EDITORIAL As we reported two weeks ago ("Breaking the chains," June 17), the San Francisco Planning Commission will soon consider rival measures to modify the city's decade-old policies regulating chain stores (aka formula retail businesses) and giving neighborhoods the ability to reject them. This should be viewed as a chance to strengthen protections, not to weaken them at a time when small businesses need all the help they can get.
There are a number of important reforms in both the formula retail proposal by Sup. Eric Mar and the one developed by the Planning Department in coordination with the Mayor's Office. Both expand on the types of businesses covered by the regulations, they close key loopholes, and they require more detailed economic studies to give the public and policymakers more information on how chain stores impact neighborhood commercial districts.
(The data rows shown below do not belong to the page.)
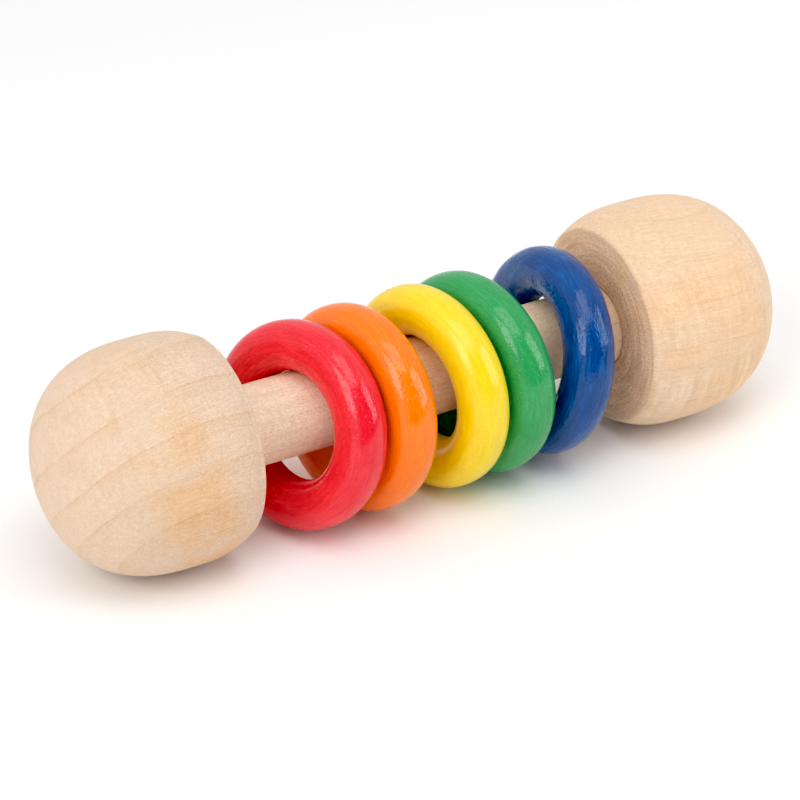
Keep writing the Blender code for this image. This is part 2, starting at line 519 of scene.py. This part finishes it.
def lacquer(name, thick, thin, seed, spin, grain_depth=1.0, brushing=1.0, lean_share=0.5,
            wrinkling=0.0, coat_roughness=0.12):
    """Glossy coloured lacquer brushed over a turned wooden ring whose axis is local X.

    thick and thin are the colour where the coat is heavy and where it is worn or lean;
    spin is how far round its axis the ring has rolled, in degrees;
    grain_depth scales how far the wood's pores show through the gloss, brushing the ridges
    that run round the ring, lean_share how much of the ring shows the lean colour,
    wrinkling the runs and the scuffed hole edge of a coat put on too heavily, and
    coat_roughness how soft the gloss is.
    """
    coat = Shader(name)
    here = coat.turn(coat.local_mm(), (-spin, 0, 0))
    at, radius = around(coat, here, 4.0, 1.8)
    at = coat.add_vectors(at, (0, 0, seed))
    brush = coat.noise(at, 1.0, 4.0, 0.6, w=coat.times(radius, 1.8))
    ridge = coat.noise(at, 0.7, 1.0, 0.5, w=coat.times(radius, 1.3))

    grain_at = coat.turn(here, (seed * GRAIN_TURN, 0, 0))
    grain = coat.noise(coat.stretch(grain_at, (3.2, 0.45, 3.2), (0, seed, 0)), 1.0, 3.0, 0.7)
    pool = coat.noise(here, 0.16, 2.0, 0.5)
    pore = coat.noise(coat.stretch(grain_at, (2.3, 1.3, 2.3), (0, seed, 0)), 1.0, 0.0)
    pore = coat.ramp(pore, (0.60, 1.0), (0.76, 0.0))
    peel = coat.noise(here, 2.0, 2.0, 0.6)

    lean = coat.ramp(brush, (0.35, 0.0), (0.72, 1.0))
    lean = coat.plus(lean, coat.math("MULTIPLY_ADD", grain, 0.8, -0.3))
    lean = coat.times(lean, coat.ramp(pool, (0.3, 0.3), (0.7, 1.0)))
    lean = coat.math("MULTIPLY", lean, 2 * lean_share, clamp=True)
    colour = coat.mix(lean, thick, thin)
    for pattern, dark, pale in (
        (grain, 0.91, 1.06),
        (brush, 1 - 0.035 * brushing, 1 + 0.03 * brushing),
    ):
        shade = coat.ramp(pattern, (0.3, dark), (0.7, pale), smooth=False)
        colour = coat.tint(1.0, colour, shade)
    normal = coat.bump(ridge, RIDGE_RELIEF * brushing)
    normal = coat.bump(peel, PEEL_RELIEF, under=normal)
    normal = coat.bump(pore, PORE_RELIEF * grain_depth, under=normal)
    radius_share = coat.times(radius, RADIUS_SHARE)
    if wrinkling:
        run_at, _ = around(coat, here, 2.6, 0.55)
        run = coat.noise(run_at, 1.0, 3.5, 0.6, 0.9, w=coat.times(radius, 0.35))
        run = coat.ramp(run, (0.42, 0.0), (0.56, 1.0))
        normal = coat.bump(run, RUN_RELIEF * wrinkling, 0.8, under=normal)
        scuff = coat.ramp(coat.noise(here, 1.5, 3.0, 0.7), (0.54, 0.0), (0.70, 1.0))
        scuff = coat.times(scuff, coat.ramp(radius_share, (0.44, 1.0), (0.50, 0.0)))
        colour = coat.mix(coat.times(scuff, SCUFF_STRENGTH), colour, SCUFF_COLOUR)
    coat.link(colour, "Base Color")

    coat.set("Roughness", LACQUER_ROUGHNESS)
    coat.set("Specular IOR Level", 0.0)
    coat.link(coat.ramp(radius_share, (0.44, 0.2), (0.50, 1.0)), "Coat Weight")
    coat.set("Coat Roughness", coat_roughness)
    coat.set("Coat IOR", COAT_IOR)
    coat.link(normal, "Normal")
    coat.link(normal, "Coat Normal")
    return coat.material


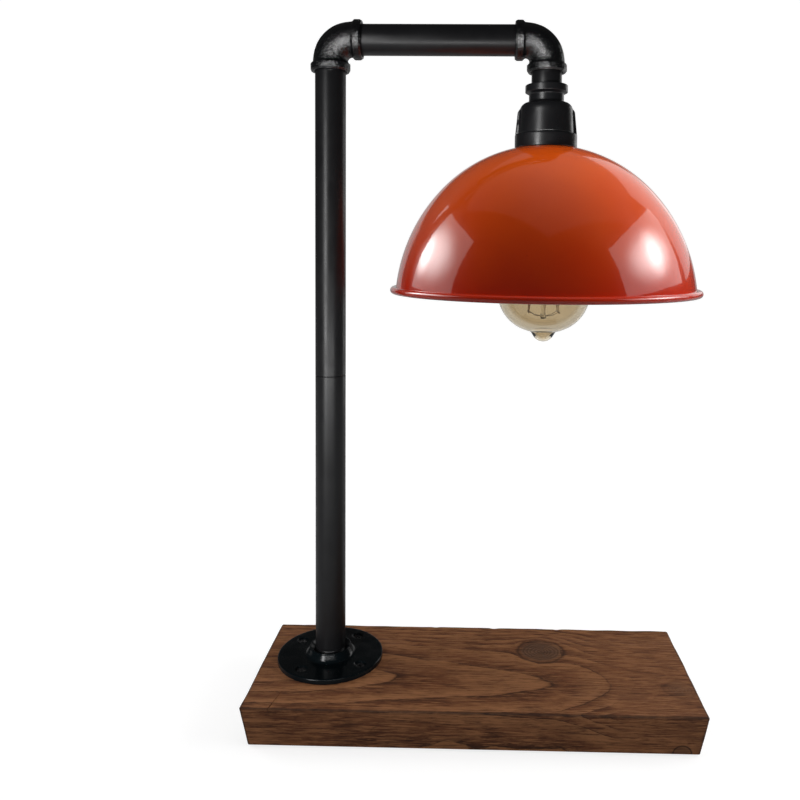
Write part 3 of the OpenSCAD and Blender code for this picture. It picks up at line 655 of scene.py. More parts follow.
class StainedWood(Finish):
    """Plain-sawn softwood under a walnut stain: ring cones round a tilted pith, bent by its knots."""

    def __init__(self, settings):
        super().__init__("stained_wood", tuple(settings.middle), Roughness=0.5)
        self.surface.inputs["Specular IOR Level"].default_value = 0.14
        self.lean = settings.lean
        self.late, self.mid = tuple(settings.late), tuple(settings.middle)
        self.early = tuple(settings.early)
        self.pale = tuple(c * 1.15 for c in self.early)
        self.where = self.place((1 / MM,) * 3, (POST.x, 0, BLOCK_HIGH.z))
        self.x, self.y, self.z = self.split(self.where)

    def stretched(self, sx, sy, sz, detail=3.0, roughness=0.55, distortion=0.0):
        """Noise whose grains are sx by sy by sz millimetres."""
        along = self.node("ShaderNodeVectorMath", operation="MULTIPLY")
        self.put(along.inputs[0], self.where)
        self.put(along.inputs[1], (1 / sx, 1 / sy, 1 / sz))
        return self.noise(along.outputs[0], 1.0, detail, roughness, distortion)

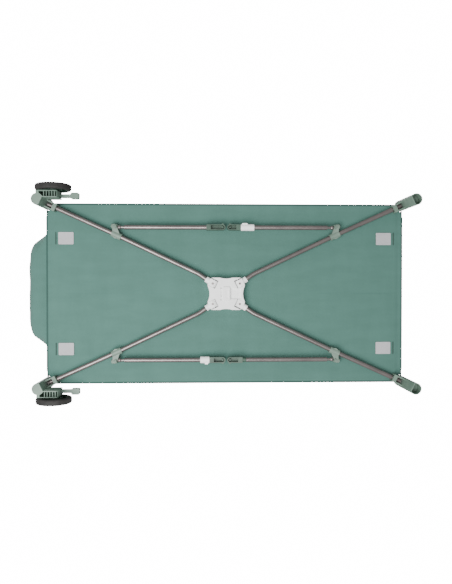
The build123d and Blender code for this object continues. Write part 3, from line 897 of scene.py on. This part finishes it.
def make_pouch():
    deselect()
    size = pouch_high - pouch_low
    centre = (pouch_low + pouch_high) / 2
    bpy.ops.mesh.primitive_cube_add(size=1, location=centre)
    bpy.context.object.scale = size
    piece = begin("end_pouch")
    bpy.ops.object.mode_set(mode="EDIT")
    bpy.ops.mesh.select_all(action="SELECT")
    bpy.ops.mesh.subdivide(number_cuts=23)
    bpy.ops.object.mode_set(mode="OBJECT")
    power = 5.0
    for vertex in piece.data.vertices:
        u = (vertex.co.y - centre.y) / (size.y / 2)
        w = (vertex.co.z - centre.z) / (size.z / 2)
        depth = (pouch_high.x - vertex.co.x) / size.x
        round_off = (abs(u) ** power + max(0, -w) ** power) ** (1 / power)
        shrink = 1 - 0.16 * depth * round_off**3
        vertex.co.y = centre.y + (vertex.co.y - centre.y) * shrink
        vertex.co.z = centre.z + (vertex.co.z - centre.z) * (1 - 0.12 * depth * max(0, -w) ** 3)
        mouth = 1 - 0.45 * max(0, w) ** 2
        edge = 1 - 0.35 * abs(u) ** power - 0.3 * max(0, -w) ** power
        vertex.co.x = pouch_high.x - (pouch_high.x - vertex.co.x) * mouth * edge
        pleat = ripple((0, vertex.co.y, vertex.co.z * 0.35), 0.035, 3.0 * MM, 5)
        vertex.co.x += depth * pleat
    top = pouch_high.z - 1 * MM
    inner_x = pouch_high.x - 3 * MM
    drop(piece, lambda c: c.z > top and c.x < inner_x)
    thicken(piece, 1.5 * MM, -1.0)
    dress(piece, sage_cloth, binding_cloth)
    for face in piece.data.polygons:
        face.material_index = int(face.center.z > pouch_high.z - 12 * MM)
    bpy.ops.object.shade_smooth_by_angle(angle=math.radians(45))
    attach(piece, "leg_front_left")
    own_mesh(piece)
    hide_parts("end_pocket")
    return piece


make_pouch()

# %% [markdown]
# ## The lift strap
# A loop of webbing stands above the hub, sewn through the floor. Webbing is flat and stiff, so
# it is a thin strip laid along an arch, with its thickness added afterwards.

# %% Lift strap
strap_low, strap_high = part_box("lift_strap")


def make_strap():
    half = (strap_high.x - strap_low.x) / 2
    wide = strap_high.y - strap_low.y
    rise = strap_high.z - strap_low.z
    centre = (strap_low + strap_high) / 2
    deselect()
    bpy.ops.mesh.primitive_grid_add(x_subdivisions=64, y_subdivisions=6, size=1, location=(0, 0, 0))
    piece = begin("lift_strap_webbing")
    roundness = 4.0
    for vertex in piece.data.vertices:
        angle = math.pi * (vertex.co.x + 0.5)
        c, s = math.cos(angle), math.sin(angle)
        reach = (abs(c) ** roundness + abs(s) ** roundness) ** (-1 / roundness)
        y = vertex.co.y * wide
        x = -(half - 1 * MM) * c * reach
        z = (rise - 1 * MM) * s * reach
        vertex.co = (centre.x + x, centre.y + y, strap_low.z + z)
    thicken(piece, 2.4 * MM)
    apply_modifier(piece, "BEVEL", width=0.6 * MM, segments=2, limit_method="ANGLE")
    dress(piece, strap_web)
    bpy.ops.object.shade_smooth_by_angle(angle=math.radians(40))
    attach(piece, "hub")
    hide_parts("lift_strap")
    return piece


make_strap()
But in exchange for those protections, the Planning Department measure also makes concessions that are unacceptable and inconsistent with the formula retail standards that voters adopted through Prop. G in 2006. Specifically, planners are making the dubious claim that they have the authority to increase the threshold of what's considered a chain from 11 stores now up to 20 stores, unilaterally rejecting a compromise number negotiated at the time between progressive leaders and the business community.
The logic offered for that change is equally questionable. The planners and backers of the change in the Mayor's Office and business community say local businesses that grow beyond 11 outlets — such as Philz Coffee, Lee's Deli, and San Francisco Soup Company — shouldn't be "punished for their success" by enduring a lengthy and expensive conditional use permit process.
But gathering information and letting the community have a voice isn't punishment. Larger businesses have more resources to go through the approval process, and the city rarely rejects formula retail applications anyway. Planners argue that the conditional use process is onerous and can take six months or more — but that's an argument for reforming the process, not bypassing it. The Mayor's Office should devote more resources to hiring more Planning Department staff to speed up this process, raising the fees on applicants to do so if necessary.
The Planning Department proposal also makes no effort to determine who owns the business that want to open here, allowing corporations to create endless subsidiaries and spinoffs to bypass the formula retail controls, something the city already has seen with the controversial Jack Spade application in the Mission District and other projects.
Corporations can be wily and predatory as the seek to endlessly expand into new markets, and if San Francisco's nationally recognized controls are to have any relevance, they'll need to adapt to changing circumstances. That means we need to strengthen and not weaken them.